Pat is a PEF member who works in health care and is under threat of layoff. She expressed concern that cuts in health care services and personnel would have major negative effects. “I’ve worked in nursing homes and all different kinds of health care facilities and if you don’t have surveillance then it’s not a good thing.”
She described the governor’s initial proposal to PEF, which was made public a few weeks ago by the union as “horrific” and “infuriating.” The workers are very upset, she said.
Commenting on the recent contract rejection in Connecticut, Pat said, “My sense in hearing people in CSEA I think they’ll probably end up rejecting it also.”
Sean, another state worker, expressed strong feelings about economic inequality. “I feel that American is built on the backs of the middle class and lower class people. Those are the ones that do all the heavy duty, all the hard work.” He said that the least that the “higher ups” could do would be to take a few thousand dollars from their fringe benefits, their annual income, or their pensions to save jobs. “The system is designed for the rich to stay rich and the poor not to benefit from it.”
Tim Tierney is also a PEF member. He works for the State Education Department in IT. He too had strong feelings about economic disparities. “It’s amazing that it’s not making the headlines more. I’m dumbfounded why executive salaries are going up, and up, and up, and normal, everyday workers are going down.”
Tierney expressed doubt about how well unions are representing their members. “I think that’s why this first agreement [covering various state police units such as park rangers] was shot down overwhelmingly by the [union] officers who decided not to go along with it.

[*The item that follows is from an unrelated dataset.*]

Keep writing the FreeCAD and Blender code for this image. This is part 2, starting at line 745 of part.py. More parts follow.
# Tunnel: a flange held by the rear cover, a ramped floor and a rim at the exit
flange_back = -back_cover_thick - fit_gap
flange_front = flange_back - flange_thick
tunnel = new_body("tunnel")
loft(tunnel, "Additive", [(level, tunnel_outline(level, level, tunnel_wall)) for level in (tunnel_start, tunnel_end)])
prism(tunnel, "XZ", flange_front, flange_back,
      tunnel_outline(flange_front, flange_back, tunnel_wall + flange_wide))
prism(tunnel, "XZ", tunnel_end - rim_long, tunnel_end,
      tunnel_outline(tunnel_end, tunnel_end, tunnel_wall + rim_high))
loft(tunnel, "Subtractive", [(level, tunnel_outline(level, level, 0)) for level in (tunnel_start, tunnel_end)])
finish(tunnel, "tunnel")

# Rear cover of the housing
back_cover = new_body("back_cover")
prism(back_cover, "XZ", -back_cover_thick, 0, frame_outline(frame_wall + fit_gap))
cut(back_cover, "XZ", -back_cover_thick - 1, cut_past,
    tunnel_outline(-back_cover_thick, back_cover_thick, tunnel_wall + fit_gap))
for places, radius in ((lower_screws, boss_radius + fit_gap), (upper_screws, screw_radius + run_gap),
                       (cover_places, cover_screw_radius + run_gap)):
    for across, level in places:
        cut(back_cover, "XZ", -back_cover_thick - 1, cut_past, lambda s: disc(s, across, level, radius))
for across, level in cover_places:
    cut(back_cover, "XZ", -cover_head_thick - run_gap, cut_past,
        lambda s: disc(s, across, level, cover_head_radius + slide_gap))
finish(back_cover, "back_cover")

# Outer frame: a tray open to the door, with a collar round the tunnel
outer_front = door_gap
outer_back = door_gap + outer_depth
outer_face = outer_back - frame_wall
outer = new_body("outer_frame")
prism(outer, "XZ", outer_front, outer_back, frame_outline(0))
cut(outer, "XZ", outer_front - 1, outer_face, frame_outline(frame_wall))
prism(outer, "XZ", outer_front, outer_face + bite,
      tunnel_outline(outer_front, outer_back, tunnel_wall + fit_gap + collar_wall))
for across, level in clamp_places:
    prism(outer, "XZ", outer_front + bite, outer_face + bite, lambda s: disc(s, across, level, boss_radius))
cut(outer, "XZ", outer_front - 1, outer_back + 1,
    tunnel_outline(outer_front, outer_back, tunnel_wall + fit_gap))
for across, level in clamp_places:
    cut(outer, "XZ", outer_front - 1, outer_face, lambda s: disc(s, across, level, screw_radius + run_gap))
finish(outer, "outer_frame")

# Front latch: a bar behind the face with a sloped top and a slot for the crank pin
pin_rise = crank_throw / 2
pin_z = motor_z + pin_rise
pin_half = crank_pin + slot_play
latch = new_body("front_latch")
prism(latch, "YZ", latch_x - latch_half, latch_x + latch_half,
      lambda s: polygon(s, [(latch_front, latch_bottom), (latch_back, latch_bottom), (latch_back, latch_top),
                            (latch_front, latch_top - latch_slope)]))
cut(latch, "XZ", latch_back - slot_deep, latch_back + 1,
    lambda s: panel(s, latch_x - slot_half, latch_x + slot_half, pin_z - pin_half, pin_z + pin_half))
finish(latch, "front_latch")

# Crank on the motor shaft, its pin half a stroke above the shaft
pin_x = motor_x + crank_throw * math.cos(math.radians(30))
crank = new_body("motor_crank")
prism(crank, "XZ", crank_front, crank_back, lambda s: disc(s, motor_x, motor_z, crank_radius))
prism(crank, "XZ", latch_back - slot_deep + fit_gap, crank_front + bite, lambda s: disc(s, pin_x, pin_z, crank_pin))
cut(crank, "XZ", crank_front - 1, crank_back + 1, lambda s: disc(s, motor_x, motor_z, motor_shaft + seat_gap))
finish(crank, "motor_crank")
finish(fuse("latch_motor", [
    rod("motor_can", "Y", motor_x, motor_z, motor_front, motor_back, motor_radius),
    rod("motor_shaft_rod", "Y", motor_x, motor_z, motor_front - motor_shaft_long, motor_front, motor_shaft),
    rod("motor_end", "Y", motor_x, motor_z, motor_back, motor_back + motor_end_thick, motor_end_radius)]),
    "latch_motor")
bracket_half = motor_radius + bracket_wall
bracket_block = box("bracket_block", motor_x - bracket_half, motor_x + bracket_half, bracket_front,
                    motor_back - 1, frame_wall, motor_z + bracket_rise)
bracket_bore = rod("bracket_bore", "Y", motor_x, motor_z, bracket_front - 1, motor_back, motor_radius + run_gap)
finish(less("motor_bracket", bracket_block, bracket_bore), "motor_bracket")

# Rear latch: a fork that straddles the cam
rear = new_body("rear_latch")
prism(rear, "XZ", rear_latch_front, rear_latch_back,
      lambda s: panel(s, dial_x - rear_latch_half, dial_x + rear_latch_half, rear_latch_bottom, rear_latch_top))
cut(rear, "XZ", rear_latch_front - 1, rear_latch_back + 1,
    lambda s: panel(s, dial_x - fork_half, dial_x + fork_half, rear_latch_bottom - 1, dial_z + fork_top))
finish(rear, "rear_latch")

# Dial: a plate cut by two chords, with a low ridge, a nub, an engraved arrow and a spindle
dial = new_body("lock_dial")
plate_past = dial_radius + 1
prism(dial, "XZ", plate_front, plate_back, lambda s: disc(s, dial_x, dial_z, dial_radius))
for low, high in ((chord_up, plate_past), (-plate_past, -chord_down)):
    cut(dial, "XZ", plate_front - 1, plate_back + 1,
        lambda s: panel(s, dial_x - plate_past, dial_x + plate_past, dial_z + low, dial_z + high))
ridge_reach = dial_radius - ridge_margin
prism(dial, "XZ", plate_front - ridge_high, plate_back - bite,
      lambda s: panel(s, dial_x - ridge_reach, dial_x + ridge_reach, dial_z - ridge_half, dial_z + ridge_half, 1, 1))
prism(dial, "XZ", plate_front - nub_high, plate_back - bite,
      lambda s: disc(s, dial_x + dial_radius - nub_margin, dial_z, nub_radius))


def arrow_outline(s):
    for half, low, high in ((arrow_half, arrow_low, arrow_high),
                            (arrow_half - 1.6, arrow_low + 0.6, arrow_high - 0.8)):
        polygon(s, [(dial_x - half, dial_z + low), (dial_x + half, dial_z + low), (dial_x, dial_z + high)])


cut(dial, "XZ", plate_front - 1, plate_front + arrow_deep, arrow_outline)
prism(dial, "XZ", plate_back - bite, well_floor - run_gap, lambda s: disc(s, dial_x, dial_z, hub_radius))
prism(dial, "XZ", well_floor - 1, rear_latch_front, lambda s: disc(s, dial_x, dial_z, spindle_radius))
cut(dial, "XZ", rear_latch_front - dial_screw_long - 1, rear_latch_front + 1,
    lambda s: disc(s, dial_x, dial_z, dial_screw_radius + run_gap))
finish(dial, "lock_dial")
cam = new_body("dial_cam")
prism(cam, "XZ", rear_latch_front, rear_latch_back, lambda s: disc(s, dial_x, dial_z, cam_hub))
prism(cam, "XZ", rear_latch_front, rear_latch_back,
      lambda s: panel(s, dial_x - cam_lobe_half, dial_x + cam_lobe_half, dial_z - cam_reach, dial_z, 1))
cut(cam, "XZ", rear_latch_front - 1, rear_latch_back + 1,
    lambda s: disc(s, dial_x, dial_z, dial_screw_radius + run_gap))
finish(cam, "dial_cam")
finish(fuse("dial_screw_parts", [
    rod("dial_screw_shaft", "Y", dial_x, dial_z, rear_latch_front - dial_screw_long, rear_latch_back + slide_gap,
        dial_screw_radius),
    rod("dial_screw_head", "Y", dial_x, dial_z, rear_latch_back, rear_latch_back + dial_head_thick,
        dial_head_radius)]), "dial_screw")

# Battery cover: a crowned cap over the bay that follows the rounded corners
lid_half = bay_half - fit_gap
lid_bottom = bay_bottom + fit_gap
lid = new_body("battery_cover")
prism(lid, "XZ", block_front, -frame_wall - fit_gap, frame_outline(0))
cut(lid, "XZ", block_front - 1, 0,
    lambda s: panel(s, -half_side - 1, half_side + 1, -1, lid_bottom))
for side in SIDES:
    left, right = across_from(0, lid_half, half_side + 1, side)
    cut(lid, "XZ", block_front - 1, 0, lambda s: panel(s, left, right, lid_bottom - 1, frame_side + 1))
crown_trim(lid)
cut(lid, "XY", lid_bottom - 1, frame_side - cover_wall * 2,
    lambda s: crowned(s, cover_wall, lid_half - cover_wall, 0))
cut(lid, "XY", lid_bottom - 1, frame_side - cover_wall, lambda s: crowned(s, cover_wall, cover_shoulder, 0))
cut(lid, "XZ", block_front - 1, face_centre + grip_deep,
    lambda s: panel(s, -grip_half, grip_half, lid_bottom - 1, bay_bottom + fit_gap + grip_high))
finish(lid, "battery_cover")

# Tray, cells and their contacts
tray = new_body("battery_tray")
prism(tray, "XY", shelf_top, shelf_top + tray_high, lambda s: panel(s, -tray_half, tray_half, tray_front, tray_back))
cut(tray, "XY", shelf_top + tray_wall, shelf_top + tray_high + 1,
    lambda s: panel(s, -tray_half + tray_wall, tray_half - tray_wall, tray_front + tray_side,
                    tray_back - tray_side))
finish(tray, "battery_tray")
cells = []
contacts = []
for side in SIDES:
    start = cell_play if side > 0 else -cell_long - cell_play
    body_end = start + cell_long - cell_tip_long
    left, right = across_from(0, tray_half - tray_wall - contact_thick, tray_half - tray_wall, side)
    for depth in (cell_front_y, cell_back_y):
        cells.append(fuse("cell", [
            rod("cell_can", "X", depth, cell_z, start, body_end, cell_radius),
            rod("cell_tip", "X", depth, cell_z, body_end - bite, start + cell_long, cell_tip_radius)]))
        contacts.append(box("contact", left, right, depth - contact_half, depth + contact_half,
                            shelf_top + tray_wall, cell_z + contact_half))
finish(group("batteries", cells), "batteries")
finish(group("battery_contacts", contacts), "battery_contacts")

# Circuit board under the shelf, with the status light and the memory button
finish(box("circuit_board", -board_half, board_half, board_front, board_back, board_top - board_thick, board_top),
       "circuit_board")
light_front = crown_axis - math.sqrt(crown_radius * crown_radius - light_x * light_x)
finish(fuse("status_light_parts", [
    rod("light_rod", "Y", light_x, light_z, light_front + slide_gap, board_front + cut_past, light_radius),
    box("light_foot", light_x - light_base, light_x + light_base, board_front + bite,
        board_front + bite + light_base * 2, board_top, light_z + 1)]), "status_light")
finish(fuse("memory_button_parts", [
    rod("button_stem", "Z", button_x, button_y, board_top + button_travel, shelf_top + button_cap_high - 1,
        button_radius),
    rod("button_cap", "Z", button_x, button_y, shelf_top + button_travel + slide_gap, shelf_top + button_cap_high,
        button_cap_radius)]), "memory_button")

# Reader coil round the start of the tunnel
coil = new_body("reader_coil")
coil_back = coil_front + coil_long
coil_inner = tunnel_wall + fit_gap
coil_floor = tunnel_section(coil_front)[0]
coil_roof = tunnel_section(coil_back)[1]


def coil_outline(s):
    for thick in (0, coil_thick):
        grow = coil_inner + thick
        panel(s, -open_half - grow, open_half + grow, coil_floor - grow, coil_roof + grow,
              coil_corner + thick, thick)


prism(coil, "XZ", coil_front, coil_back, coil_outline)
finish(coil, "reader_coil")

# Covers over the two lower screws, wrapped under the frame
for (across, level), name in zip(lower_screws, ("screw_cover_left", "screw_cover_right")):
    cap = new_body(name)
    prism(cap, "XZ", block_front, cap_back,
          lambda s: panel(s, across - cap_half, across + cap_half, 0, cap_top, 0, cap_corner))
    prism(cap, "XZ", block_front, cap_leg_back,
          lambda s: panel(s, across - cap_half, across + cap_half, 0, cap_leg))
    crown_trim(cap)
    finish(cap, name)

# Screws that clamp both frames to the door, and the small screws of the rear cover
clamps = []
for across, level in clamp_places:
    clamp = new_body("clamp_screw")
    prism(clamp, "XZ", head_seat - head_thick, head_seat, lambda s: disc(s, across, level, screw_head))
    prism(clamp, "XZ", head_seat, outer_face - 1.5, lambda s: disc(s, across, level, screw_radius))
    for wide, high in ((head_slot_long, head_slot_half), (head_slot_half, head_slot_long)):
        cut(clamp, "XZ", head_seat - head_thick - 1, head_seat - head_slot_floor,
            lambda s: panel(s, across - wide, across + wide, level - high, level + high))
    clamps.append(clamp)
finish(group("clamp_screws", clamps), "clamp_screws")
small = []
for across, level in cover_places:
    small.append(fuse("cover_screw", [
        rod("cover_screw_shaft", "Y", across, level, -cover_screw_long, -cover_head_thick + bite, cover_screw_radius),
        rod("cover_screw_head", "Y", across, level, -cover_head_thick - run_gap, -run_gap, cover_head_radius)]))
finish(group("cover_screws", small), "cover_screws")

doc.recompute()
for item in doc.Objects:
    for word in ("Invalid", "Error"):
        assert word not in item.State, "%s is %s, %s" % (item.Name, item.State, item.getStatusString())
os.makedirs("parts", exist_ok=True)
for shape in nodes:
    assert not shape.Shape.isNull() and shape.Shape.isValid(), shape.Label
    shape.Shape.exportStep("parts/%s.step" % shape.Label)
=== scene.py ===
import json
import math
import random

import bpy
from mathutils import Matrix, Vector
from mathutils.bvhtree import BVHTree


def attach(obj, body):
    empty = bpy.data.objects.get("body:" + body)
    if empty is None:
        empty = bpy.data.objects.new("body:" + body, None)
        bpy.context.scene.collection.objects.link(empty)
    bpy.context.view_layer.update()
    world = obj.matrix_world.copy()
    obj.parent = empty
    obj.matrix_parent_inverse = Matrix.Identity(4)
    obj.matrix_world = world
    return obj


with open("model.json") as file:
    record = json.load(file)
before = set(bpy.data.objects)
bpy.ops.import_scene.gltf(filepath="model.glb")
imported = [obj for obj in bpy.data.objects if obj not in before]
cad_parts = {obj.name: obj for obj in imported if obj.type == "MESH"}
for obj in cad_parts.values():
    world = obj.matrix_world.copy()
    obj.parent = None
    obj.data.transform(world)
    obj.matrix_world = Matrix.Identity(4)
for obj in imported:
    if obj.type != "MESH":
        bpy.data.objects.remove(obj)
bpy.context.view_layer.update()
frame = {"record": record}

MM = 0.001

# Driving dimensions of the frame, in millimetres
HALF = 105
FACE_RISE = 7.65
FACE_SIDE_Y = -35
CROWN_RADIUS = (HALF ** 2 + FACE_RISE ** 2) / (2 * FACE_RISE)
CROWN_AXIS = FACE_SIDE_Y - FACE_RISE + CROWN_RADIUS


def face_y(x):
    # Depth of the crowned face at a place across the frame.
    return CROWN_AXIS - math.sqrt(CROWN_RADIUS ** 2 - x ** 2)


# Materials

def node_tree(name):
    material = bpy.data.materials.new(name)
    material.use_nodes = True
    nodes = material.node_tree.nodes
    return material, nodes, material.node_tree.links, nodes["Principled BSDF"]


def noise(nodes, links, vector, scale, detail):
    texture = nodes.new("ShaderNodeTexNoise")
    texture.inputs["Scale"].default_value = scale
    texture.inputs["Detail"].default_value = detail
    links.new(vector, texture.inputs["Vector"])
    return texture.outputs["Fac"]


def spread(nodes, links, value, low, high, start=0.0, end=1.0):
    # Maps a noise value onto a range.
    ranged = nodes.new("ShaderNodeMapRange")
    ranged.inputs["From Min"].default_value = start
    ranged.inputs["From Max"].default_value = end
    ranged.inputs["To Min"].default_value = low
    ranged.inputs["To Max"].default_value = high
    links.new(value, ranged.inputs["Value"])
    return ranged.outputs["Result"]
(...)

I think the officers who negotiated that agreement are probably out the door.” He expressed the opinion that Cuomo is using a divide-and-conquer tactic against the CSEA and PEF.
A worker at the State Museum and PEF member, who asked that his name not be used, was very much opposed to the CSEA contract proposal. “It’s pretty harsh, I think. It’s a long time without raises and significant increase in the health benefit cost. I see increased health costs as eroding our benefits, and our benefits are bargained for as part of the reason we make less than privately employed workers.
“I expect PEF to only do worse than CSEA. I’ve seen the fiscal crisis first hand because we have no money at the museum. It’s been hard to buy supplies. We’ve had a hiring freeze for so long I can see that we’re in a tough spot. The people that are really paying for it are the wrong people, they’re the working people, not the ones who should be paying for it, but there don’t seem to be any other alternatives. It’s a very disappointing situation. It just seems that the money talks and the money has power.”